6/6/2018, noon | Updated on 6/6/2018, noon
A temporary art installation, We Honor You, was recently on display in Brown Memorial Park to honor 200 first responders ...
A temporary art installation, We Honor You, was recently on display in Brown Memorial Park to honor 200 first responders who live or serve in the Greater Chatham community.

Art Installation in Brown Memorial Park Honors First Responders

BY KATHERINE NEWMAN

A temporary art installation, We Honor You, was recently on display in Brown Memorial Park to honor 200 first responders who live or serve in the Greater Chatham community. We Honor You was a collaborative effort between the Greater Chatham Initiative (GCI), the Greater Chatham Alliance, and the Brown Memorial Park Advisory Board.

“We did an installation to honor the first responders and it really grew out of the fact that my father was a police officer and he was killed in the line of duty. I just thought it would be great to celebrate the first responders who live and serve in the community. The whole purpose was to acknowledge them, honor them, and appreciate them for their service,” said Nedra Sims Fears, executive director of GCI.

To prepare for the installation, 200 first responders from the community, past and present, were selected and 200 signs were made. The front of the signs said “We Honor You” along with a police, fire, and paramedic shield. The back of each sign gave the name of a first responder from the Greater Chatham community.

“The visual part of the installation really struck me as wonderful. When you stood back, it reminded me almost of a memorial in Washington D.C. because it was laid out so well. It was a wonderful event to show the firefighters and the other responders how we felt as a community to honor them,” said Ora Jackson, member of the Brown Memorial Park Advisory Board.

Brown Memorial Park is named after Sidney Brown who was a firefighter for Engine Company 75 on the south side of Chicago. Brown died on August 9, 1983, when he rushed into a burning house. Brown was the first African American firefighter to die in the line of duty in Chicago, according to the Chicago Park District.

“I thought that it was a great way to kick off summer in this beautiful park.
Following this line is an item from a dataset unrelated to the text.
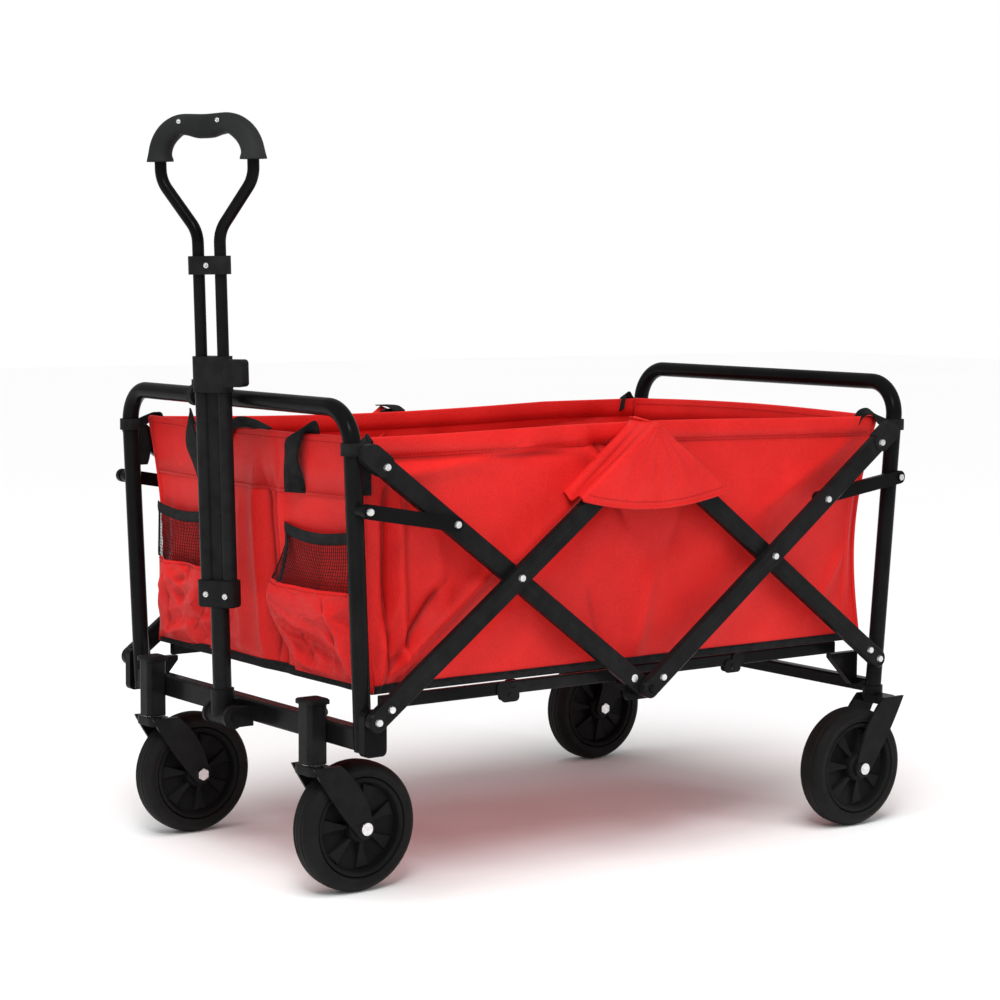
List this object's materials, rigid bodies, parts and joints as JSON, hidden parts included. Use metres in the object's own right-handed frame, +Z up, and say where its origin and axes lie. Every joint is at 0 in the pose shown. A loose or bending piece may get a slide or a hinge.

I grew up playing over there and to see how the community is coming together to improve the community and including first responders in that I thought was very significant,” said Ghian Foreman, president of the Chicago Police Board.

During the installation, Sixth Ward Alderman Roderick Sawyer, came to show his support for the community and first responders.

“I wanted to show support for all of our first responder, police, firefighters, and paramedics who take care of us when times are severe and when we are running away from danger, they are running into the fray and helping us on a really personal level,” said Sawyer. “It is extremely important for us to continue to show support and love for those that continue to work for us on an emergency basis.”

While organizing the art installation, Fears found that there are about 1600 first responders that serve the Greater Chatham area and hopes to be able to honor all of them next year.